4CMenB Breadth of Immune Response, Immunogenicity, and Safety: Results from a Phase 3 Randomized, Controlled, Observer Blind Study in Adolescents and Young Adults
posted on 2025-01-14, 00:34authored byT Nolan, C Bhusal, J Beran, M Bloch, BS Cetin, EC Dinleyici, D Dražan, S Kokko, S Koski, O Laajalahti, JM Langley, M Rämet, PC Richmond, P Silas, B Tapiero, F Tiong, M Tipton, B Ukkonen, B Ulukol, M Lattanzi, M Trapani, A Willemsen, D Toneatto, R Ackerman, R Adamovska, Eugene AthanEugene Athan, K Ayesu, D Bernard, W Byars, R Carter, B Cetin, M Chakerian, M Dalebout, F De Looze, M Dionne, P Dzongowski, R Farjo, D Finn, G Freeman, R Gottfredson, P Grubb, A Gupta, T Ince, R Jeanfreau, J Jones, J Kellner, K Kiiroja, J Langley, I Lechevin, H Mehta, S Meisalu, D Morelle, A Osowa, P Paavola, M Patel, M Pavlasek, E Pelayo, S Raulier, P Richmond, W Rok, R Rouhbakhsh, M Sadarangani, Y Sanchez, M Schear, J Scott, I Seppä, W Simon, M Spaziererova, J Staben, J Surber, ML Vachon, N Vale, D Wauters, J Zemanek
Abstract
Background
Meningococcal serogroup B (MenB) strains are highly diverse.
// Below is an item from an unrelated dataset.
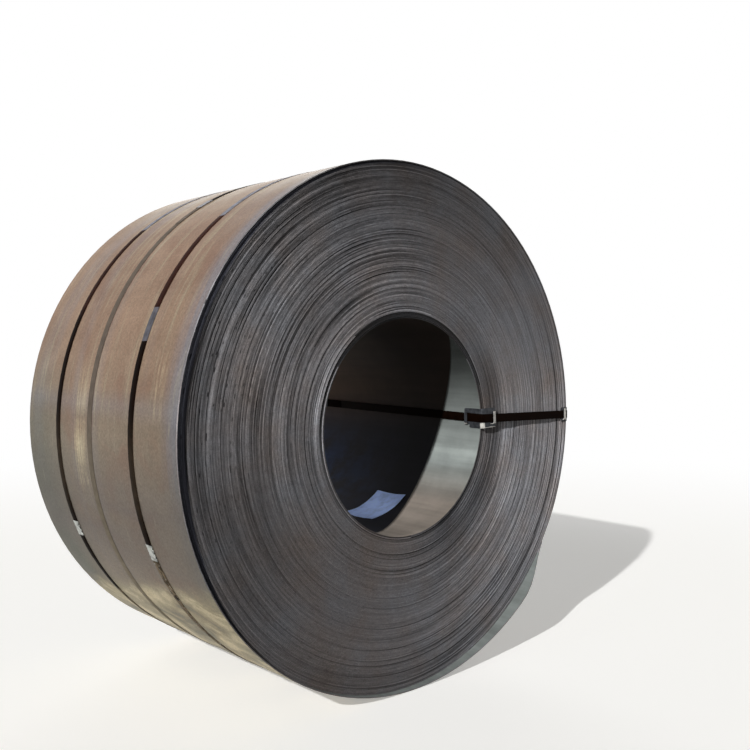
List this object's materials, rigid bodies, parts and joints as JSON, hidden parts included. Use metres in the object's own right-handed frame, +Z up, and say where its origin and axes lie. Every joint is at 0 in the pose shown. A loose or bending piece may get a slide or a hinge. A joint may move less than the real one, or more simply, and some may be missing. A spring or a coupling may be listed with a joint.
{
  "type": "steel coil",
  "caption": "Hot-rolled steel strip coil lying on its side, bound with steel girth straps and an eye strap over sheet-metal edge protectors, with a blank paper label in its bore.",
  "frame": {"origin": "on the floor under the middle of the whole piece", "axes": "+Z up; +Y along the coil's axis, from its front end to its back end; +X to the right seen from the front end"},
  "size_m": [1.8504, 1.1076, 1.8432],
  "materials": {
    "mill_scale_steel": "hot-rolled, thin mill scale with light rust staining",
    "strapping": "dark painted and waxed steel strapping, semi-gloss",
    "galvanised_steel": "bare galvanised sheet, scuffed",
    "label_paper": "matt paper, blank"
  },
  "bodies": {
    "root": {"coil_body": "mill_scale_steel", "girth_strap_front": "strapping", "girth_strap_middle": "strapping", "girth_strap_back": "strapping", "girth_seal_front": "galvanised_steel", "girth_seal_middle": "galvanised_steel", "girth_seal_back": "galvanised_steel", "eye_strap": "strapping", "eye_strap_seal": "galvanised_steel", "protector_bore_front": "galvanised_steel", "protector_bore_back": "galvanised_steel", "protector_rim_front": "galvanised_steel", "protector_rim_back": "galvanised_steel", "bore_label": "label_paper"}
  },
  "joints": []
}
Breadth of immune response for the MenB vaccine, 4CMenB, administered at 0–2, 0–6, or 0–2–6 months, was demonstrated by endogenous complement-human serum bactericidal antibody (enc-hSBA) assay against an epidemiologically relevant panel of 110 MenB strains.
Methods
In a phase 3 trial, 3651 healthy 10- to 25-year-old participants were randomized 5:5:9:1 to receive 4CMenB (0–6 schedule), 4CMenB (0–2–6 schedule), investigational MenABCWY vaccine, or control MenACWY-CRM vaccine. The primary objectives were to evaluate safety and demonstrate breadth of immune response by enc-hSBA assay against the MenB strain panel using test-based (percentage of samples without bactericidal activity against strains after 4CMenB vs control vaccination) and responder-based (percentage of participants whose postvaccination sera kill ≥70% strains) approaches. Success was demonstrated with 2-sided 97.5% confidence interval (CI) lower limit >65%. Immunogenicity was assessed by traditional hSBA assay against four indicator strains.
Results
Breadth of immune response (test-based) was 78.7% (97.5% CI, 77.2–80.1), 81.8% (80.4–83.1), 83.2% (81.9–84.4) for the 0–2, 0–6, and 0–2–6 schedules, respectively, and (responder-based) 84.8% (81.8–87.5), 89.8% (87.2–92.0), and 93.4% (91.2–95.2), respectively. No clinically relevant differences in immunogenicity were observed across schedules. 4CMenB was well tolerated.
Conclusions
The 2-dose (0–2, 0–6) 4CMenB schedules met predefined criteria for success for both breadth of immune response endpoints against a diverse MenB strain panel, had comparable immunogenicity, and safety in line with the established 4CMenB safety profile. The 3-dose schedule provided no additional immunological benefit, supporting use of the 4CMenB 0–2 schedule.